Unlike Cantal cheese, which is usually matured for between 1 and 6 months, Salers is matured for longer, between three and 45 months. 

A specific type of the cheese called Salers de Buron Traditional is matured in traditional stone huts of the Auvergne area. 

Around 1,400 tonnes of the cheese is derived from less than 4,000 cows. 

Salers is similar to Cantal, and is made from the same cows in the Auvergne area

Pont l’Evêque

Among the better known dairy products in France Pont l’Evêque is a cheese made from cow milk from Normandy. It is often, but not always, pasteurised. 

Produced since at least the 12th century, it usually comes in a distinctive square shape and along with camembert is synonymous with the Norman region. 

La boite du fromager says its taste is “indicative of Normandy… light and creamy, with distinct flavours of the region. Buttery, milky, with a hint of hazelnut.” 

At longer periods of maturation the cheese has a stronger but not overpowering aroma.

Around 3,500 tonnes of the cheese is produced each year, principally by major industrial producers. 

Only 2% of all Pont l’Evêque cheeses are made by artisanal producers. 

The cheese is best consumed after a meal with a glass of red wine. 

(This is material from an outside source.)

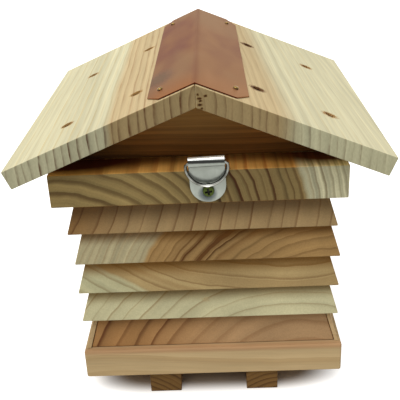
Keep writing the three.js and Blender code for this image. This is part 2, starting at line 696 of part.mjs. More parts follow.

Read more: Artisan cheese of the month: Pont l’Evêque

Pont l’Evêque cheese usually comes in an iconic square shape

Parmesan 

A rare non-French cheese completes the list in the form of parmesan. 

One of the best known cheeses worldwide, some 3.6 million wheels of parmesan are made each year in Italy, using about one-fifth of all milk produced in the country. 

In Europe, the cheese benefits from protected status and can only be made in certain areas of northern Italy. 

Cheese not produced via the official method cannot be called either Parmigiano Reggiano (anywhere in the world) or parmesan in Europe.

Parmesan is usually grated and is used in pasta, salad, and soup dishes, giving a distinctive sharp, savoury and nutty flavour. 

The wheels are soaked in a brine made with Mediterranean sea salt which helps provide part of the flavour profile.

Despite a crumbly texture, it can also be eaten in slices or chunks on its own after a meal, or accompanied with bread.

In 2023, the cheese was controversially voted the world's best in 2023.